At the emirate level, GDP data shows that significant progress towards increased sectoral diversification has been made since the turn of the century: the oil and gas sector's contribution to aggregate economic growth has declined steadily over the past decade, accounting for 59.3 per cent of GDP at constant prices (2007) in 2005, 51.8 per cent in 2010 and 50.5 per cent in 2014, according to Statistics Centre -Abu Dhabi (Scad). The construction sector, which is the second-largest component of the economy, accounts for approximately 9.6 per cent of the emirate's total GDP.
The financial sector is one of the most dynamic areas of economic activity in Abu Dhabi, and in 2017 the recently-launched Abu Dhabi Global Market is likely to be a focus of regional and international attention. The Abu Dhabi Securities Exchange (ADX) has been the centre of equities trading in the capital since its establishment in 2000. With a total market capitalisation of Dh475 billion ($129.3 billion) at the end of 2016, the ADX is the largest exchange in the country, compared to the Dh337.41 billioncapitalisation of the Dubai Financial Market and Nasdaq Dubai's approximately Dh64.3 billion for the same period.
"Abu Dhabi is encouraging the large enterprises that underpin the economy, such as the investment and development company, Mubadala, to use their competitive edge to support small and medium-sized enterprises, to diversify the enterprise base and enable the spread of technological innovation that will maximise growth in high value-added sectors," says Ali Majed Al Mansoori, chairman of the Abu Dhabi Department of Economic Development.
The emirate's banking institutions play a leading role in the wider UAE banking sector. As of the third quarter of 2016, the aggregate assets of the nation's banking industry stood at $662 billion, making it the largest banking industry in the region. Combined with insurance, Abu Dhabi's vibrant financial sector accounts for approximately seven per cent of the emirate's GDP, according to Scad.
A landmark moment in the banking sector's history occurred in April 2017, with the legal completion of a merger between National Bank of Abu Dhabi and First Gulf Bank, the emirate's two largest banks.
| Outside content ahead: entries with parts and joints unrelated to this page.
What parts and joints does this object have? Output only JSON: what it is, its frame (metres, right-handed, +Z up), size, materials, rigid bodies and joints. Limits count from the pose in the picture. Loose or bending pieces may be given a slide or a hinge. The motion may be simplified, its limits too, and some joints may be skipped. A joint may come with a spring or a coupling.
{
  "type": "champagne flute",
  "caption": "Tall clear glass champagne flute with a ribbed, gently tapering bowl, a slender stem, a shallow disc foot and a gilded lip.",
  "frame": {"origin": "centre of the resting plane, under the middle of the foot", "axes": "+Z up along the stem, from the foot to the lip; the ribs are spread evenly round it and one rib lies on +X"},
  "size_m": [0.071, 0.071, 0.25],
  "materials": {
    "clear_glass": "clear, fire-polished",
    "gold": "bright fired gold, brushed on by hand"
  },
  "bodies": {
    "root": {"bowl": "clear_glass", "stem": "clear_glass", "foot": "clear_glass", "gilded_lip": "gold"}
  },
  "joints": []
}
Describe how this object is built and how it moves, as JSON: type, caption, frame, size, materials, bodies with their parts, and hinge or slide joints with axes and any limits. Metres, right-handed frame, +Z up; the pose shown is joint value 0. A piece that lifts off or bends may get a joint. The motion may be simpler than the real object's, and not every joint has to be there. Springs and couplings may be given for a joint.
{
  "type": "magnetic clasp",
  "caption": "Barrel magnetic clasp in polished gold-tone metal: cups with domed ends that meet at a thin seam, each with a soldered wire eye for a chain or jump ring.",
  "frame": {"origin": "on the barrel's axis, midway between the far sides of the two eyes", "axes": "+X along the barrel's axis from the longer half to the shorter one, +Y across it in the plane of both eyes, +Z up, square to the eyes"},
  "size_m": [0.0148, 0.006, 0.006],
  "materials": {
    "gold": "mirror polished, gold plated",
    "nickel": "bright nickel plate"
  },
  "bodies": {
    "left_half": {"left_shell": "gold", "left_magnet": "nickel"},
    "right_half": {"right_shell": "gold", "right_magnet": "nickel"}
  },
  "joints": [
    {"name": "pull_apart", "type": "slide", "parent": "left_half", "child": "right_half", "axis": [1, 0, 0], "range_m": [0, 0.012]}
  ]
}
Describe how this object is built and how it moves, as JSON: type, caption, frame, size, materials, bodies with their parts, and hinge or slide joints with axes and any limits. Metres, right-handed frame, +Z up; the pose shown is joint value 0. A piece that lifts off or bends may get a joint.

The new combined institution - First Abu Dhabi Bank - has assets totalling Dh670 billion and a market capitalisation of approximately Dh111 billion.
In January 2017, credit ratings agency Fitch reaffirmed the emirate's 'AA' rating with a stable outlook, given its ample fiscal and financial buffers. According to figures from Fitch, Abu Dhabi's sovereign net foreign assets were 282 per cent of GDP in 2016, which is higher than the median of 61 per cent of GDP for other 'AA'-rated economies. The key drivers for the decisions included strong fiscal and external metrics and a high GDP per capita, balanced by a high dependence on hydrocarbons and a relatively weak economic policy framework. Fitch also stated that it expected a 5.9 per cent deficit in 2017 and higher spending following two years of lower expenditure.
Abu Dhabi enjoys a low outstanding debt level, equivalent to about four per cent of GDP, according to a February 2016 report from Moody's; raising debt on international markets has emerged as a viable option due to competitive market rates and Abu Dhabi's solid sovereign rating.
Moreover, a new investment law that the Federal National Council is expected to approve sometime in 2017 will have ramifications for foreign investors who are considering Abu Dhabi as an investment destination, as it promises to open up several economic sectors to 100 per cent foreign ownership.
OBG's regional director, Michelle Solomon, said the group's research pointed to myriad openings for investors, particularly as government spending continues to pick up and as the private sector's contribution to the economy continues to increase.
"Despite challenging macroeconomic headwinds, the emirate continues to show resilience and be an engine for growth, with infrastructural development under way in segments such as power, transportation, tourism and real estate," she said.
"Investors eyeing the market's potential have plenty to consider."